The second curse, randomness, is even more problematic. Say the model deliver some results. You got it right this time. You predicted the future, and it happened to be just as you predicted. Does that mean you have a great model? Well, not necessarily because you could simply be lucky. For example, if there's a lot of noise in the underlying data, the model will give you a lot of predictions, and the more predictions it gives, the more likely that it'll happen to get some of them right, but purely by chance. If you run 10,000 regressions with all regressor combinations on even a completely random dataset, I guarantee that you'll find some significant results. But that will be meaningless because the result could be purely spurious. So the corollary here is that you should really be aware that correlation does not necessarily imply causality. The patterns that you find might be due to random chance, data regime changes, or other factors not related to your question or your model. Let me give you some examples. This is from an interesting research done at the University of Rochester. This is the conjunction between the planets Mars and Saturn. That is the relative angle of overlap between Mars and Saturn as observed on Earth. Similarly, this is the conjunction between Saturn and Jupiter. Finally, this is the number of sunspots that we see each month. The panel to the right shows that these astronomical phenomena can actually significantly, "predict," the performances of many common trading strategies like momentum, trading, size, and value, etc. But hopefully, you won't use the stars to help you time the market because again, the correlations found here are likely to be purely random. Another example is what I call the SMART Beta portfolio or S-M-A-R-T Beta portfolio. To use some common marketing language, let's construct a "Multi-factor portfolio" consisting of stocks exhibiting the following characteristics: Stocks with tickers starting with the letter S, the letter M, letter A, letter R, and letter T. Let's form the portfolio, and guess what? Between 1994 and 2013, the S-M-A-R-T Beta portfolio has outperformed the S&P almost by twice. Here again, hopefully, you see that this is also quite meaningless because I pick the period where the portfolio would exhibit the largest, "outperformance." If I shift to another period, you will have an entirely different performance result.

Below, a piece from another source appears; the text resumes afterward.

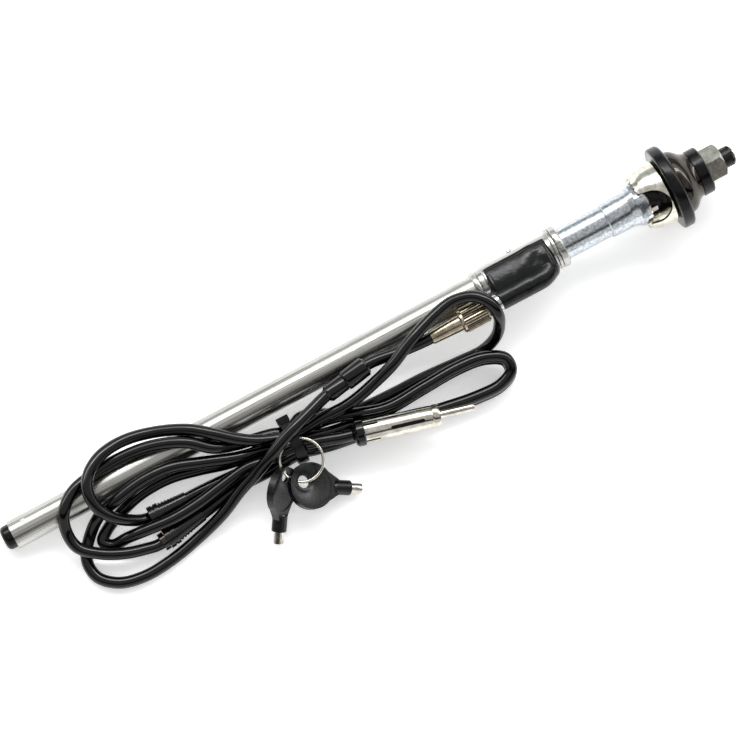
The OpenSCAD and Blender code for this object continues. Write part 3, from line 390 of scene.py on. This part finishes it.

So the lesson here is to watch out for these spurious relations, and when you see a performance number, don't take it at face value, but really ask questions about the source of that performance, and this brings us to the lessons on key value drivers and pitfalls in applying AI and machine learning to investments. Perhaps, the most important lesson is don't use AI and machine learning tools on every piece of data just because you can use them. If you wield these tools like a big hammer and hammer everything that looks like a nail, you'll hit some nails, but the results might be spurious. So you really want to start with a question. A hypothesis about what results you expect to see and what might be driving these potential results. Only then should you ask, "Okay, what kind of data do I need to answer that question," and only then should you start looking at the tools that are best at analyzing these data. You want to have the attitude of question first, data second, and tools last. Many new investors start with the opposite order and pay for these mistakes with unnecessary losses. Once you have that attitude, you should also watch out for other potential pitfalls. Some of them we have talked about in this course. GIGO or Garbage In Garbage Out means that your result is only going to be as good as your data. If you feed your model low quality data, you're going to have a low quality result. So pay attention to your data sources. A related point is B-I-N-B or Bigger Is Not Better. Which means that instead of trying to find the biggest big data to answer your questions, you should really focus on getting the right data. Because if you collect a lot of data and not use them correctly, you'll end up having a lot of results and increase your chance of finding something spurious and being misled by them. So again, before you embark on a quest to use machine learning and big data to help with the investment process, always think about what questions you want answered, and always start with a solid economic hypothesis to support that question.